*WHAT YOU NEED TO DO:*
Write out the full listing again, exactly as it stands.

***** STORED DATA

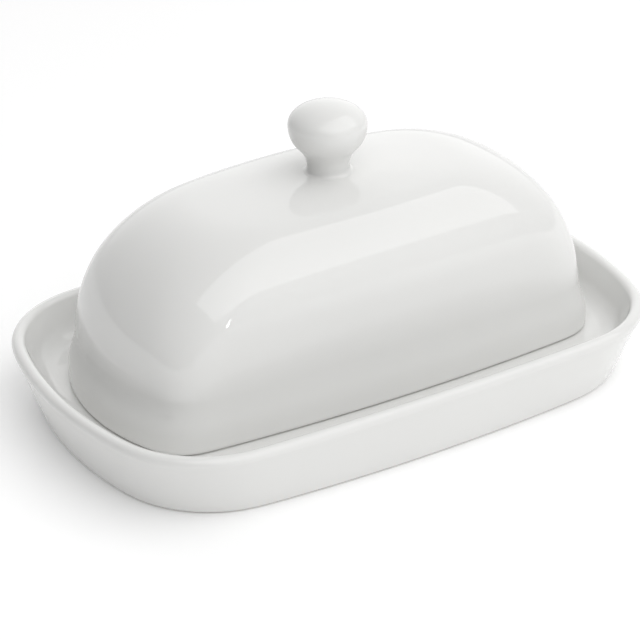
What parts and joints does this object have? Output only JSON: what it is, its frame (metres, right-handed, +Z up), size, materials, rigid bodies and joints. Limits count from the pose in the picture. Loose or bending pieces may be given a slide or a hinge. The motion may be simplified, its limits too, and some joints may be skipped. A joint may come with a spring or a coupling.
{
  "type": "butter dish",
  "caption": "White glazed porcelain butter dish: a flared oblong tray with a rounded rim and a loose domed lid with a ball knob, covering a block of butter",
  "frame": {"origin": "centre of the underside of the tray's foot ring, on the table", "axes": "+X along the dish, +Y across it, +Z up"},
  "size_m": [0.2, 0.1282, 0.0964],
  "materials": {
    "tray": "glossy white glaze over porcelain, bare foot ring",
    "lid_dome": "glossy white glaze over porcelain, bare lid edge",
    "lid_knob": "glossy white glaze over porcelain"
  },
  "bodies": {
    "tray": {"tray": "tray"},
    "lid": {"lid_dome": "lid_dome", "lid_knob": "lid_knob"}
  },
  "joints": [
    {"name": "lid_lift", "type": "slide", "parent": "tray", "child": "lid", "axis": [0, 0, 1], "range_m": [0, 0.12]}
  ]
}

**********

*EXPECTED ANSWER:*
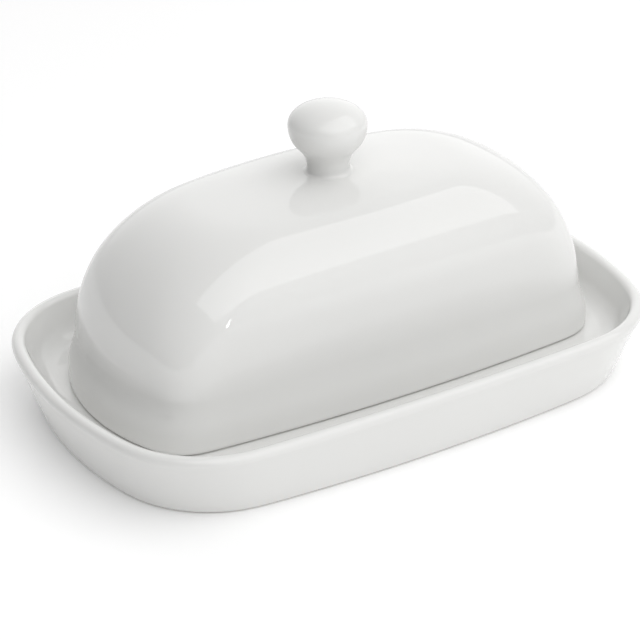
What parts and joints does this object have? Output only JSON: what it is, its frame (metres, right-handed, +Z up), size, materials, rigid bodies and joints. Limits count from the pose in the picture. Loose or bending pieces may be given a slide or a hinge. The motion may be simplified, its limits too, and some joints may be skipped. A joint may come with a spring or a coupling.
{
  "type": "butter dish",
  "caption": "White glazed porcelain butter dish: a flared oblong tray with a rounded rim and a loose domed lid with a ball knob, covering a block of butter",
  "frame": {"origin": "centre of the underside of the tray's foot ring, on the table", "axes": "+X along the dish, +Y across it, +Z up"},
  "size_m": [0.2, 0.1282, 0.0964],
  "materials": {
    "tray": "glossy white glaze over porcelain, bare foot ring",
    "lid_dome": "glossy white glaze over porcelain, bare lid edge",
    "lid_knob": "glossy white glaze over porcelain"
  },
  "bodies": {
    "tray": {"tray": "tray"},
    "lid": {"lid_dome": "lid_dome", "lid_knob": "lid_knob"}
  },
  "joints": [
    {"name": "lid_lift", "type": "slide", "parent": "tray", "child": "lid", "axis": [0, 0, 1], "range_m": [0, 0.12]}
  ]
}